Nope. She refused to deal with it until sued. So they sued, over 15 of the songs. Why 15 instead of all 1700? I'll get to that later. A non-idiotic person at that point would have said, "Oh...they are serious" and offered to take that original settlement offer.
Not her. She made them take it to trial. She was terrible at trial. She lied on the stand. It came out that she had tried to destroy evidence. She tried to blame her young children for the uploading.
So of course she lost.
In civil copyright law in the US, there are two kinds of damages: actual and statutory. Actual damages are easy to understand in theory. They are the actual losses attributable to the infringement. In practice, it is almost never possible to reasonably figure out what actual damages are. At best, you are going to have to have both plaintiff and defendant bring in expert witness economists and market analysts who are going to argue over what they should be.
So instead the plaintiff can elect to ask for statutory damages. Statutory damages are between $750 and $30000 per infringed work. Note that it is per work, not per copy. The jury decides the amount in the statutory range. The low end can be reduced to $200 for "innocent infringement", and the high end raised to $150000 for "willful infringement".
The problem with statutory damages is that when they were enacted the legislature was envisioning commercial copyright infringement. No one anticipated that we'd ever have a situation where ordinary people were infringing on a large scale. They probably should undergo a tune up to give a separate, lower range for that kind of infringement.

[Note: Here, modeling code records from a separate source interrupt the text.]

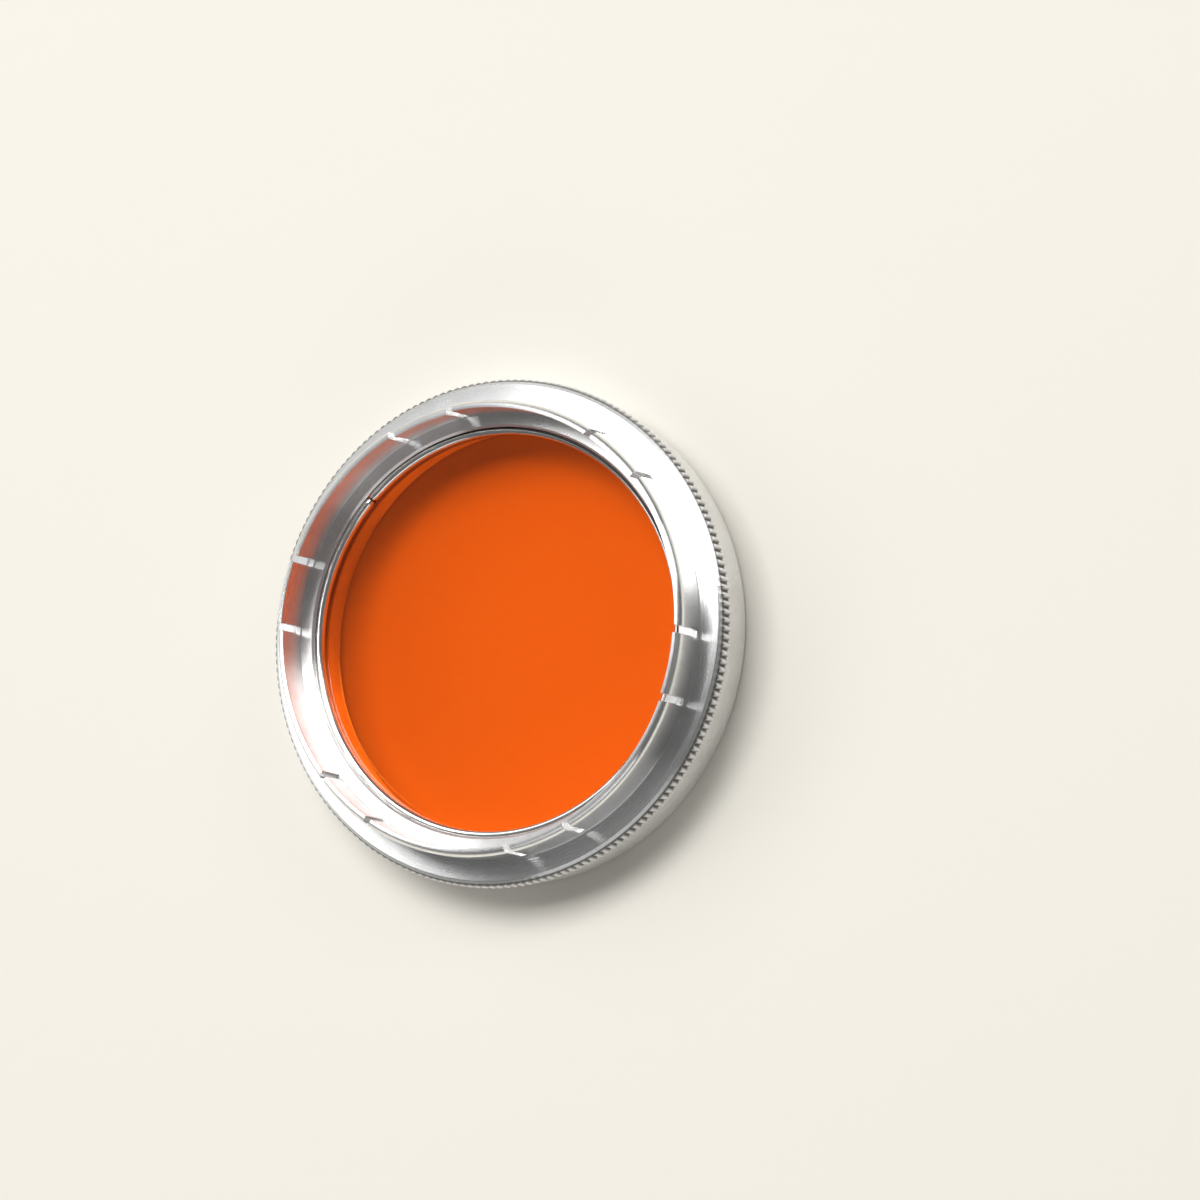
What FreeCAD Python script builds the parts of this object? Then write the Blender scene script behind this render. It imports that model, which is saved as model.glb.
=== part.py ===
# Colour filter in a push-on mount, for a lens barrel 32 mm across.
# A turned mount holds an orange glass disc on a ledge, and a split snap ring keeps it there.
# The origin is the middle of the front rim's face. +Z is the optical axis, towards the collar
# that grips the barrel. Sizes are in millimetres.

import FreeCAD, Part
import math
import os
import Sketcher

doc = FreeCAD.newDocument("colour_filter")

# Driving dimensions. Radii step outwards or inwards from the collar's bore, and heights step up
# from the front face, so one changed size carries along whatever seats on it.
DIMENSIONS = [
    ("collar_bore_radius", 16.0, "inside of the push-on collar, which grips the barrel"),
    ("collar_wall", 0.6, "thickness of the collar's spring tongues"),
    ("collar_depth", 2.6, "collar's tip above the inner floor"),
    ("lip_flat", 0.08, "flat left at the tip of a tongue"),
    ("lip_drop", 0.42, "height of the bevel outside the tip"),
    ("lip_crown", 0.05, "how far that bevel swells"),
    ("slit_pairs", 6, "pairs of saw slits round the collar"),
    ("slit_spacing", 5.0, "between the two slits of a pair"),
    ("slit_width", 0.5, "thickness of the saw that cut them"),
    ("slit_root", 0.1, "uncut root of the collar above the inner floor"),
    ("shoulder_width", 1.28, "flat shoulder outside the collar"),
    ("shoulder_drop", 0.33, "shoulder below the inner floor"),
    ("shoulder_bevel_width", 0.12, "bevel outside the shoulder, across"),
    ("shoulder_bevel_height", 0.34, "bevel outside the shoulder, along the axis"),
    ("knurl_step", 0.5, "crests of the knurl beyond that bevel"),
    ("knurl_width", 0.88, "knurl along the axis"),
    ("knurl_depth", 0.27, "depth of its teeth"),
    ("knurl_stock", 0.03, "stock turned above the crests before the teeth are cut"),
    ("knurl_teeth", 192, "teeth round the ring"),
    ("knurl_overhang", 0.55, "crests of the knurl beyond the plain band"),
    ("rim_taper_height", 0.55, "taper in front of the band, along the axis"),
    ("rim_taper_width", 0.15, "taper in front of the band, across"),
    ("rim_bevel", 0.1, "outer edge of the front face"),
    ("front_chamfer", 0.2, "inner edge of the front face"),
    ("front_flare", 0.6, "front opening wider than the ledge"),
    ("ledge_height", 3.0, "glass ledge above the front face"),
    ("ledge_width", 0.35, "ledge inside the glass seat"),
    ("floor_width", 1.05, "inner floor between the collar and the glass seat"),
    ("floor_chamfer", 0.15, "inner edge of that floor"),
    ("glass_thickness", 1.3, "glass disc"),
    ("glass_clearance", 0.05, "between the disc's edge and its seat"),
    ("glass_bevel", 0.12, "ground edges of the disc"),
    ("snap_ring_width", 0.6, "split snap ring over the glass, across"),
    ("snap_ring_height", 0.6, "split snap ring, along the axis"),
    ("snap_ring_bevel", 0.1, "broken edges of the snap ring"),
    ("snap_ring_clearance", 0.02, "round the snap ring, in its groove and over the glass"),
    ("snap_ring_hold", 0.1, "how far the snap ring reaches into its groove"),
    ("snap_ring_cover", 0.28, "wall of the seat above the snap ring"),
    ("snap_ring_gap", 0.4, "opening between the snap ring's ends"),
    ("snap_ring_azimuth", 87.7, "degrees from a pair of slits to that opening"),
]

sheet = doc.addObject("Spreadsheet::Sheet", "dims")
for row, (alias, number, note) in enumerate(DIMENSIONS, start=1):
    sheet.set("A%d" % row, alias)
    sheet.set("B%d" % row, str(number))
    sheet.set("C%d" % row, note)
    sheet.setAlias("B%d" % row, alias)
doc.recompute()


class Size:
    """A size as a number, with the expression on the sheet that gives it."""

    def __init__(self, number, text=None):
        self.number = float(number)
        self.text = text or repr(float(number))

    def join(self, sign, other, number):
        return Size(number, "(%s %s %s)" % (self.text, sign, other.text))

    def __add__(self, other):
        return self.join("+", other, self.number + other.number)

    def __sub__(self, other):
        return self.join("-", other, self.number - other.number)

    def __mul__(self, other):
        return self.join("*", other, self.number * other.number)

    def __truediv__(self, other):
        return self.join("/", other, self.number / other.number)


def dim(alias):
    """The size in one named cell of the sheet."""
    return Size(getattr(sheet, alias), "dims." + alias)


ZERO = Size(0, "0")
TWO = Size(2, "2")
HALF_TURN = Size(math.pi, "pi")

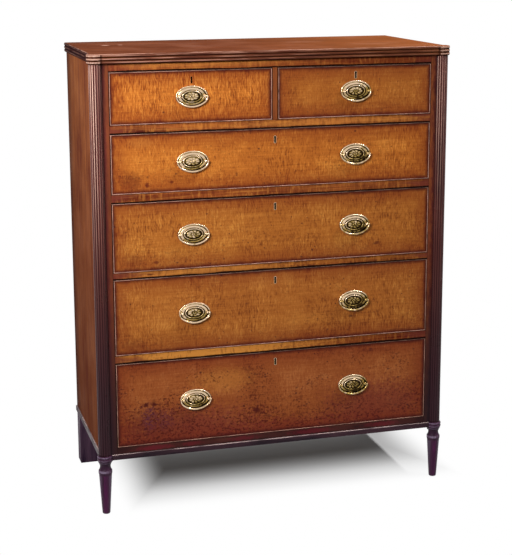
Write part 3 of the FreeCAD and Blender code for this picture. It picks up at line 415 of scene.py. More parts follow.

I suspect that this is one of the reasons that they only sued over 15 songs. Minimal statutory damages of $750/song x 15 songs = $11250. That means that if she had not been a complete idiot at trial, the jury probably would have went with something close to the low end, getting plaintiffs about what they originally wanted to settle for, plus a bit more because they had to go through the trouble of actually litigating the thing.
The other reason for only suing over 15 is that when you sue over a given song, you have to document that the song is under copyright, that you own the copyright or are representing the copyright owner, that all the necessary paperwork has been filed at the copyright office (US copyright law does not require registration any more--that went away long ago when it was updated to be more compatible with the rest of the world--but does require registration before you can sue. Oh, and I think you can only win actual damages that occurred after registration, so if you don't register until you need to sue someone statutory damages are the way to go).
For every song you include in the suit, the defendant is going to challenge the copyright status, your ownership or your representation of the owner, the correctness of the registration, and so on. Since 15 or so songs is enough with minimal statutory damages to get what you actually wanted in the first place, there is no point in adding in the extra work to do more songs.
It would probably would have worked out that way if the defendant had been reasonable, but things like perjury, trying to frame your young kids, and trying to destroy evidence don't make juries sympathetic and inclined toward the low end of the statutory damages scale. They went quit a bit up the scale, and she got hit with a big fine.
And guess what the RIAA then did? The offered to settle for something like $15k.
She declined, appealed, and has continued to draw this out, including having at least one more trial, and losing at every step of the way.
I don't remember the details of the other case, other than he wasn't a complete idiot like the defendant in the above case, but still had to work pretty hard at it to get the numbers up there.